Once again I need a third party to assess the FS700 as I have never used one. I have chosen my good friend Frank Glencairn who took the camcorder for a test just after it appeared on the market.
It looks like Sony has really listened to the users. We finally have that ND Filter wheel, a lot of guys where asking for. The top handle is super beefy now and feels like it is milled out of one massive block of aluminum. Also the front mount sits on a big black metal base, very solid and twice the size of the FS100 counterpart. Overall the whole body feels more rugged and solid, but gained some weight, because of all the extra metal.
The buttons on the body are all raised, for much easier access, you can even find them blind now.
There are also two new buttons. Face detection, which works surprisingly good, once it`s really locked in – something that can be handy in a complex steadycam shot or run & gun situations. Also there is a “HOLD” button, that can block some functions to prevent, changing them accidentally. You can choose the functions you want to block in the menu.
The new side grip has a big Arri style rosette and is much easier to mount/adjust. It features additional buttons for iris push auto, start/stop, photo, expanded focus and a zoom rocker. I guess that means, that we can expect to see some motorized zoom glass from SONY soon.
The card slot accepts SD/SDHC/SDXC cards or Memory Sticks. In addition to the HDMI output, the FS700 got a HD-SDI/3G output – something I personally really appreciate.
Also there are a component, video and audio out jacks. One of the XLR inputs got moved forward, closer to the camera microphone.
The monitor seems to be the same, but with touch focus and touch focus transition, like in the Epic, also you can change the displayed units like ISO/db, distance and the like. It also gives you – up to 8x – magnifying.
The FS700 comes as a “World Camera”. So you can switch between 50Hz and 60Hz and the corresponding frame rates in the menu.
This is an other exciting new feature, that nobody saw coming in a camera, in this class and price tag.
It´s a burst mode and works like this:
1. Set your frame rate
2. Hit the trigger (start, or end-trigger)
3. Watch your glorious Super Slow Motion clip on the monitor, while it is dumped to the card, or your external recorder in real time.
This are the speeds available:
When selecting 60Hz: 120fps, 240fps, 480fps, 960fps
When selecting 50Hz: 100fps, 200fps, 400fps, 800fps
When selecting 60Hz 1080/60p PS, 1080/30p FX, 1080/30p FH, 1080/24p FX, 1080/24p FH
When selecting 50Hz 1080/50p PS, 1080/25p FX, 1080/25p FH
Recording Burst Times:
When selecting 60Hz: 960/19sec, 480/10sec, 240/8sec, 120/16sec
When selecting 50Hz 800/23sec, 400/12sec, 200/9sec, 100/19sec
I found speeds up to 200/240 looking fantastic, 480/400 are still usable, but you can see the difference. everything faster, is for use at lower resolutions.
In a nutshell: After I shot a few days with the FS700, my FS100 is for sale.
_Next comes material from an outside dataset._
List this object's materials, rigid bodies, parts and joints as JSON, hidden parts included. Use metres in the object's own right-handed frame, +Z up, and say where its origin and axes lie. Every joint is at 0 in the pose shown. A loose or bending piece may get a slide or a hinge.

The camera I had, worked great, without any hick-ups or any other problems, even from the bed of a truck at 80 MPH.
Noise is about the same as in the FS100, and it looks like we lost a bit of low light sensitivity (still impressive), but the downsampled images from the new sensor are stunning and the option of future 4k raw output is amazing.
We get better highlight roll off, because of the new Hypergammas (maybe they also did something to the processing), DR also seems a tad better, but hard to say, without proper testing.
I´m very pleased, that Sony not only listened to us, and made most of the wishes, FS100 owners had come true, but on top of that, they gave us a great new Exmor sensor with 4k Super Slo-Mo capabilities.
Please bear in mind, that all I found, relates to a pre production model and that Sony is still optimizing some functions.
Sony brought us this camera under the wire, no one knew it was coming and everyone who has tried it has had nothing but praise for the FS700, as Frank said finally ND filters, a decent hand grip and although not as sensitive as the FS100 it has a 4K ready Super 35mm CMOS sensor and that alone gives the Sony 6 out of 6. Like it’s wee sister having 1080 50p is a sensation and at the body only price of £6,216 is the cheapest 4K camcorder by far.